Problem details: Only the lines from the one containing "for piece in" through the one containing "obj.parent = empty" are wanted. Give them again exactly, both ends included.

Dataset extract:
########################################
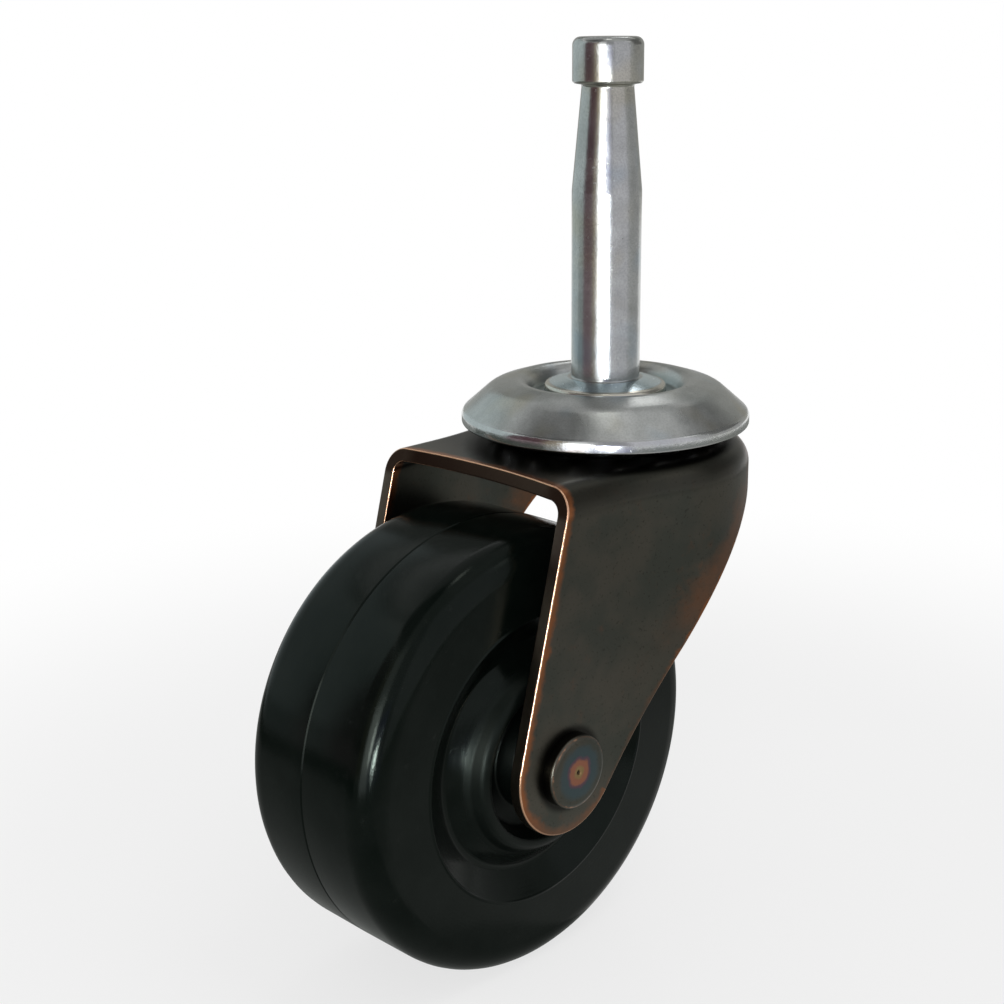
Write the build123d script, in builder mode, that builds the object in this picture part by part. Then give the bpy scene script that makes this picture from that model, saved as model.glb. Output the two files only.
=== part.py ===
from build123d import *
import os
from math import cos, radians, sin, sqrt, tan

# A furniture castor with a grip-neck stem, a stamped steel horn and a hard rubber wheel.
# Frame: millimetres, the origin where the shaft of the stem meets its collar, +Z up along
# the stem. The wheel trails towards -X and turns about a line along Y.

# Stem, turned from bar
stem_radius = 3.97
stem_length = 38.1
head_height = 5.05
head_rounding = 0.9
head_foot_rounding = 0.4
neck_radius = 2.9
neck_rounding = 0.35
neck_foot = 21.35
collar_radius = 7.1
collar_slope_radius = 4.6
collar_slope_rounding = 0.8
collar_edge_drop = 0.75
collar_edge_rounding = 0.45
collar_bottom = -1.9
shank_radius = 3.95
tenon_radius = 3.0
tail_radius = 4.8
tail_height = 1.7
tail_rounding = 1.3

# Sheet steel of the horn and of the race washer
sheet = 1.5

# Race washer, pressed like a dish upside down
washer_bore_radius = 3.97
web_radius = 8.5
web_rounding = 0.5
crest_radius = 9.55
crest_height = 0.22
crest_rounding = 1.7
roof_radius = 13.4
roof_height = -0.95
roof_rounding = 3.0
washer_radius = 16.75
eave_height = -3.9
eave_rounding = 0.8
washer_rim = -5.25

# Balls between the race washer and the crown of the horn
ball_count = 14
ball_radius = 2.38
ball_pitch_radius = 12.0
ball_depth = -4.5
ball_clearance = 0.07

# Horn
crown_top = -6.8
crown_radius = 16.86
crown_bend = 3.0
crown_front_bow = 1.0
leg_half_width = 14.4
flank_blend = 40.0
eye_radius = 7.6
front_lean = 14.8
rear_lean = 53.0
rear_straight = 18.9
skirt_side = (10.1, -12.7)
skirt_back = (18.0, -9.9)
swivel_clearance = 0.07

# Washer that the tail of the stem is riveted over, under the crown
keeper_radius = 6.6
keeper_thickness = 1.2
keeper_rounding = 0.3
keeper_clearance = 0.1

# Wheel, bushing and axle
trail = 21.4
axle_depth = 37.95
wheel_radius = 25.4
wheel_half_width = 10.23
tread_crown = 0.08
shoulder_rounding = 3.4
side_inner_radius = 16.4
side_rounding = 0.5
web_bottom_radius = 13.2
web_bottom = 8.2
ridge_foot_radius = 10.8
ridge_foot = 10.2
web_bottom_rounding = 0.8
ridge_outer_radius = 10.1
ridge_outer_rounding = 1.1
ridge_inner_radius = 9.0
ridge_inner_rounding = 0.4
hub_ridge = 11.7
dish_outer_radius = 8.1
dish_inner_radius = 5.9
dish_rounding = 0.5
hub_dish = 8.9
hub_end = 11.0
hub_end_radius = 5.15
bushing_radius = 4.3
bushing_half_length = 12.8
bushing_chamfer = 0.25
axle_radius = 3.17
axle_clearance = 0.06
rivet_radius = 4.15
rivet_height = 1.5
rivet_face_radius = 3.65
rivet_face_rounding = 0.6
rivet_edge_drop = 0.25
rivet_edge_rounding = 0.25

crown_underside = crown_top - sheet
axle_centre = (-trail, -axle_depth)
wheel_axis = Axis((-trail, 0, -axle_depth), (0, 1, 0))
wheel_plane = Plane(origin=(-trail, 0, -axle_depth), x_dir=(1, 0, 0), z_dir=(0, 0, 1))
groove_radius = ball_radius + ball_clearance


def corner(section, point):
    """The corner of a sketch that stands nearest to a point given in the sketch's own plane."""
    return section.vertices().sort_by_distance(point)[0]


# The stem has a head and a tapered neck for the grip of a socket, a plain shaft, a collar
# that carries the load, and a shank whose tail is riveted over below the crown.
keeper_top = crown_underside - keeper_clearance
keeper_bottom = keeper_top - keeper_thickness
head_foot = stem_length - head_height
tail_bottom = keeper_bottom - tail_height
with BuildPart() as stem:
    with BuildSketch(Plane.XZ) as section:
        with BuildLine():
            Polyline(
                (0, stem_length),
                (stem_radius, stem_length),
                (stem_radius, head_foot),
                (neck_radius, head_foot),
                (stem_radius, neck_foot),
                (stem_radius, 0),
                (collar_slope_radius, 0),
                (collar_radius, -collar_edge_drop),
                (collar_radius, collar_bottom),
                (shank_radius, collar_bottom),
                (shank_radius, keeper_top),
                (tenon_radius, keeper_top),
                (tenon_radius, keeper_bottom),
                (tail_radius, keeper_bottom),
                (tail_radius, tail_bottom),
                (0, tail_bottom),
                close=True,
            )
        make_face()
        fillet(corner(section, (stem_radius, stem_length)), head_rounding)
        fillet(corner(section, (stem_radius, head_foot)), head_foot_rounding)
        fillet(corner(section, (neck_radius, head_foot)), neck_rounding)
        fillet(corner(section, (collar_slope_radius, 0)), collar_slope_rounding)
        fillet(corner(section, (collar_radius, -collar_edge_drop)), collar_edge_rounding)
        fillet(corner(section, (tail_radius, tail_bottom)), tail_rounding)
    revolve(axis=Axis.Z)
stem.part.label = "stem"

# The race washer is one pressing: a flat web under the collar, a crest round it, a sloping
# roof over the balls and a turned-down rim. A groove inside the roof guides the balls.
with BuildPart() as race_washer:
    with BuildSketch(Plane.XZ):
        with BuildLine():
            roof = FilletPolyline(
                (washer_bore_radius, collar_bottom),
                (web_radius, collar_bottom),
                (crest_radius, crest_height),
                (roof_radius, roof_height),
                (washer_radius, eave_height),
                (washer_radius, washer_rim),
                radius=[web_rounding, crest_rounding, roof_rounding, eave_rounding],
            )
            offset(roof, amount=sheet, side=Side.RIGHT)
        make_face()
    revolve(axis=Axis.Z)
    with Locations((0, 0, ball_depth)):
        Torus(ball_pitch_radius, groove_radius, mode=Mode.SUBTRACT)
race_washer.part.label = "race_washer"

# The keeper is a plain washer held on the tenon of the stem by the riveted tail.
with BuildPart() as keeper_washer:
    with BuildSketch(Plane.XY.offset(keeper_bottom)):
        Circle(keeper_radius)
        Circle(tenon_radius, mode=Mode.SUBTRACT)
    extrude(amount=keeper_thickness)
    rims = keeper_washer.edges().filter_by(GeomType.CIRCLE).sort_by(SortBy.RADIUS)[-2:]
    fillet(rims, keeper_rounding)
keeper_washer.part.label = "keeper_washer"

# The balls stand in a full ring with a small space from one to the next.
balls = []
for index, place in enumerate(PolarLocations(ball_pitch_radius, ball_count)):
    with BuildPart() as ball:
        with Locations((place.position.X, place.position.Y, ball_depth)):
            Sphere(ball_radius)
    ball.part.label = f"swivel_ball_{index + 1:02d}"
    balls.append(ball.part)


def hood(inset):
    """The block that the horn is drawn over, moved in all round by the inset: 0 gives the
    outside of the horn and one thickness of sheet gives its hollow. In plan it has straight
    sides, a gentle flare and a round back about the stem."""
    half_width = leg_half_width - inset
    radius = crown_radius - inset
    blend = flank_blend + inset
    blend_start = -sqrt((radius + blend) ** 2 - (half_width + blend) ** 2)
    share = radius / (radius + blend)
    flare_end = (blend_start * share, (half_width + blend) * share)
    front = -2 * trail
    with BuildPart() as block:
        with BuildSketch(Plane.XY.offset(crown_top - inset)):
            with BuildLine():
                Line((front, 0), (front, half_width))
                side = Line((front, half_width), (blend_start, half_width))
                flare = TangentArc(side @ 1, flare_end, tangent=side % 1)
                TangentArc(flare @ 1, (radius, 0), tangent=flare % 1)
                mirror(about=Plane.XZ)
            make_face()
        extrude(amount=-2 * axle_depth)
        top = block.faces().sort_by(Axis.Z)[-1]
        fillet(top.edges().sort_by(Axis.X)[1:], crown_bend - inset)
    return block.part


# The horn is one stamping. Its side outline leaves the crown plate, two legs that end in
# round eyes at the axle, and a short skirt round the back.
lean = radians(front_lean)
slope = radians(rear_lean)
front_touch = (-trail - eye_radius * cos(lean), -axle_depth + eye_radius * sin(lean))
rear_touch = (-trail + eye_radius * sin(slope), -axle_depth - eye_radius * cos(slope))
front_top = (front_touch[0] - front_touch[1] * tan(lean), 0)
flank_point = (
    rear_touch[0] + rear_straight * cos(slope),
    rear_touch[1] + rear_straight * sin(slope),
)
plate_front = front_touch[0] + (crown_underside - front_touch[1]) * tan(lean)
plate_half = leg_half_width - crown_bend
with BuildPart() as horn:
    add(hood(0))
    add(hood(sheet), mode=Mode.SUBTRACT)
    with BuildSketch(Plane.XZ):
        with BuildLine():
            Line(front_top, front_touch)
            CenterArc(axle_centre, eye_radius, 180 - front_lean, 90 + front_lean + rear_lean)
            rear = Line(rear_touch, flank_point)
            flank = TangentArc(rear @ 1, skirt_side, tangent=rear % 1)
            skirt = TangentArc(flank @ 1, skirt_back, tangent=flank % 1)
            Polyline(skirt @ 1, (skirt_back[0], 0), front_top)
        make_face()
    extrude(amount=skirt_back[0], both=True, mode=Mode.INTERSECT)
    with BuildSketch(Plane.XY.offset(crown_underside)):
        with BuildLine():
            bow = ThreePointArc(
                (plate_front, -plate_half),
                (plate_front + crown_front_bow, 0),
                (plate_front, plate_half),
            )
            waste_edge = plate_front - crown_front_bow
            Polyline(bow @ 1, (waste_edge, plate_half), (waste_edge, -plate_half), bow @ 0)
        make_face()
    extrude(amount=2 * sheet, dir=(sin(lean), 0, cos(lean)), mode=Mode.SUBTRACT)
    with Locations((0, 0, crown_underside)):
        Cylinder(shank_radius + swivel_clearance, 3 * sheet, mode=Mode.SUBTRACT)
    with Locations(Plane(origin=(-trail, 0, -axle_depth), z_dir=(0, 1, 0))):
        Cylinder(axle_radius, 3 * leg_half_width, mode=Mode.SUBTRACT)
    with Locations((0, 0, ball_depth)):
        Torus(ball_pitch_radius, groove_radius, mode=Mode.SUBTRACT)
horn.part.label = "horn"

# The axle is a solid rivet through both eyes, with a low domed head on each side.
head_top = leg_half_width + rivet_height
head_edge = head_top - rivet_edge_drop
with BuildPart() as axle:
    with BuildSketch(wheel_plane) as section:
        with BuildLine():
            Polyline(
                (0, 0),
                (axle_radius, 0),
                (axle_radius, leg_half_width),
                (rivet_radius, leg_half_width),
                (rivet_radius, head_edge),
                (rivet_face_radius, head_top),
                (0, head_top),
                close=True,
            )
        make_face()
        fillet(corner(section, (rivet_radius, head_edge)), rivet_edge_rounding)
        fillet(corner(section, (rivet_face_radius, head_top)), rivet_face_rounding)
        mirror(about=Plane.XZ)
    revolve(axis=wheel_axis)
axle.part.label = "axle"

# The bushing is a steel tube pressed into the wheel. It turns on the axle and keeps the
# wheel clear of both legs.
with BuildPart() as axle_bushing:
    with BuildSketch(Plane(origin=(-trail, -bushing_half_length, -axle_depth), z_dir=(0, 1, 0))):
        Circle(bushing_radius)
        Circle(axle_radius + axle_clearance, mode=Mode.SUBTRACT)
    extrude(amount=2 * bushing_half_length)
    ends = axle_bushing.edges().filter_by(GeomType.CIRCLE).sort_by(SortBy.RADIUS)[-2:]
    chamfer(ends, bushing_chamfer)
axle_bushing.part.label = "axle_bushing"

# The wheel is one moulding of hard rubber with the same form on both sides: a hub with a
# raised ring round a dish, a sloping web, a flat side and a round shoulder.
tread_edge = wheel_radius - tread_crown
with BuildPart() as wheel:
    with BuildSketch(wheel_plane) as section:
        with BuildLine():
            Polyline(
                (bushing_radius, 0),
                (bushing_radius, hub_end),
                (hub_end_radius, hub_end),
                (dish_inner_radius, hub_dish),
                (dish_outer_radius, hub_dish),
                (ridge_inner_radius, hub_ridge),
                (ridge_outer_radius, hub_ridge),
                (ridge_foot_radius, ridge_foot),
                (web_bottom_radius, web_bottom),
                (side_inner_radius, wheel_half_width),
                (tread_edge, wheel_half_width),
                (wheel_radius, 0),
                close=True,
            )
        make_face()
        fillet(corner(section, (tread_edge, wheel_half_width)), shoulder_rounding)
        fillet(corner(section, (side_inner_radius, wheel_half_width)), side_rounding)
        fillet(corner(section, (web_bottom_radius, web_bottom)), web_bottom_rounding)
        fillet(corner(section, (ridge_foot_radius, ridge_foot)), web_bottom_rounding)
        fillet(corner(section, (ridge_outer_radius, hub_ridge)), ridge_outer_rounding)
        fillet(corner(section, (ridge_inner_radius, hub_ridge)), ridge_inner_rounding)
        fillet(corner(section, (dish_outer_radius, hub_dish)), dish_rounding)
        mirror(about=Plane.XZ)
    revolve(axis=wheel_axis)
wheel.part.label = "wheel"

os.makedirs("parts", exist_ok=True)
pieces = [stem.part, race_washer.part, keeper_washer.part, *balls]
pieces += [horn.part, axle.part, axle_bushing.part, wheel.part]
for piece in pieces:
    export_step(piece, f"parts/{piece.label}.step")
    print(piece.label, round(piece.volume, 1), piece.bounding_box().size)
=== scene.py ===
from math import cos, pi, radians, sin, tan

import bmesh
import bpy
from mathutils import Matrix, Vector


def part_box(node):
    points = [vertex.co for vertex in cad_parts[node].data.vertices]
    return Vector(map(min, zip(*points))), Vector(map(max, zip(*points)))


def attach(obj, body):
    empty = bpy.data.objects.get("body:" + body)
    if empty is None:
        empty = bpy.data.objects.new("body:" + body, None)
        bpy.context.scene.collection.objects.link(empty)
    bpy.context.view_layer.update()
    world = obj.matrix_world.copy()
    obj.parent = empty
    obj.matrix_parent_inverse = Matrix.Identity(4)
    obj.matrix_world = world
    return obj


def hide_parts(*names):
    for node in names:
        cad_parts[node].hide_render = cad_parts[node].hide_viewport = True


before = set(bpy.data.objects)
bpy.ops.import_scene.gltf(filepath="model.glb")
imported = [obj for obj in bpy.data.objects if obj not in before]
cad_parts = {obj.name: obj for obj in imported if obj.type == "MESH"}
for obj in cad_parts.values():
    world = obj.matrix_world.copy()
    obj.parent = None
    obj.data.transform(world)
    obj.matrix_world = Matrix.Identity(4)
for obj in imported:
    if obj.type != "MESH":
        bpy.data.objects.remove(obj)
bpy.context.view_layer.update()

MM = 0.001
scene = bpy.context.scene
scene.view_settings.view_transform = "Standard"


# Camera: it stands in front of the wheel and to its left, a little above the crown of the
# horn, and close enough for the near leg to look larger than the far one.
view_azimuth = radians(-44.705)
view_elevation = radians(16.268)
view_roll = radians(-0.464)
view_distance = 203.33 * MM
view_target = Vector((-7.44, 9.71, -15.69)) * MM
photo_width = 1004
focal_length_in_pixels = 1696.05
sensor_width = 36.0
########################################
Finished task:
for piece in pieces:
    export_step(piece, f"parts/{piece.label}.step")
    print(piece.label, round(piece.volume, 1), piece.bounding_box().size)
=== scene.py ===
from math import cos, pi, radians, sin, tan

import bmesh
import bpy
from mathutils import Matrix, Vector


def part_box(node):
    points = [vertex.co for vertex in cad_parts[node].data.vertices]
    return Vector(map(min, zip(*points))), Vector(map(max, zip(*points)))


def attach(obj, body):
    empty = bpy.data.objects.get("body:" + body)
    if empty is None:
        empty = bpy.data.objects.new("body:" + body, None)
        bpy.context.scene.collection.objects.link(empty)
    bpy.context.view_layer.update()
    world = obj.matrix_world.copy()
    obj.parent = empty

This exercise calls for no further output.